For some reason, last night I ended up doing a lot of LJ-surfing. I ended up adding some folks to my friends list from Convergence, which was kinda nice. And I tracked down some deeper topics and spied on some discussions that were happening in other's journals.
I happened across one that was really interesting-- it had to do with marriage, and how this woman had decided that she was never going to get married again. She had determined after her divorce that marriage was an outmoded concept in today's society, because with women and men being on a much more even footing than they were even a century ago and the speed and richness at which we live, the sense of ownership that comes with marriage has no place anymore.
And I remember thinking the same exact thing after my divorce oh so many years ago. The thought that there should be some less-permanent contract rather than the all-or-nothing of marriage seemed very good at the time, like re-evaluating where you are on a yearly or five-year basis. People change. Needs change. We grow, and sometimes we grow apart.
That divorce came about for different reasons, but in dealing with issues of relationships, I tend to go deep and analyze everything that I can.
So with the more recent breakup, I am once again searching the back forty of my inner mind. And lo and behold, I come across the question that keeps surfacing:
Why be in a relationship at all?
This question sits in my mind like a huge tree that has fallen in the forest where no one can hear it.
It's not like I need to be in a relationship. Hell, I know a few people who haven't been seriously involved for a long time, and they are some good people.
Support and companionship are good, but those are the kinds of things I can get from close friends. And truthfully, I'd rather have a dozen close friends than one relationship partner.

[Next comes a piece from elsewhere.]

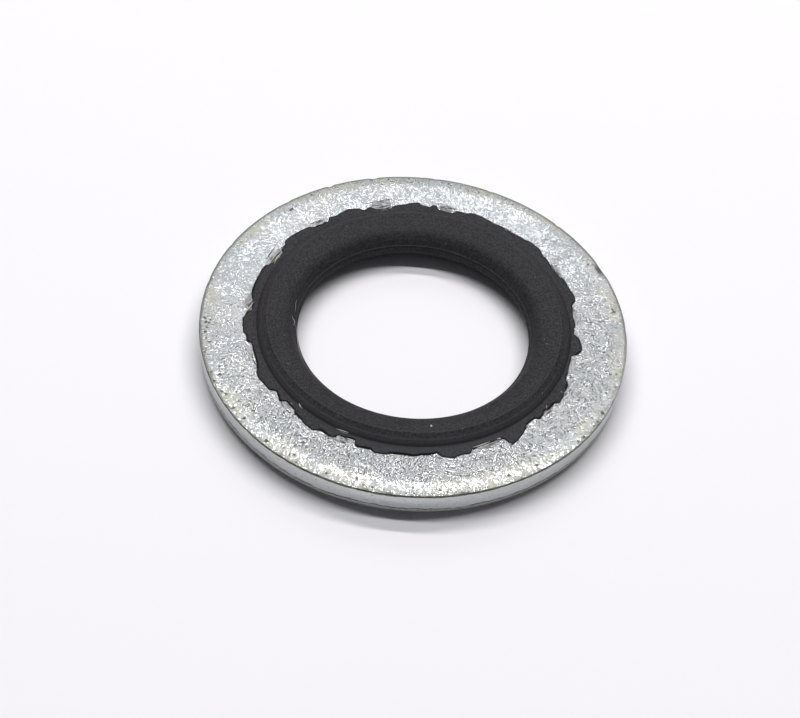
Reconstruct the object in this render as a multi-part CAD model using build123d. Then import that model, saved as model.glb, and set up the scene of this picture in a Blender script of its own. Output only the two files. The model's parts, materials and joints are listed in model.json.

Sex and intimacy is a bit more complicated. The mechanical parts of sex are relatively easy to deal with, either with masturbation or with a sex professional for those who swing that way. Physical intimacy is a bit harder. Having a regular sex partner has some distinct advantages, because everybody likes things a little different.
But realistically, I don't want to become involved with someone just because of sex. At least not in the long term.
I want something deeper.
I want Love.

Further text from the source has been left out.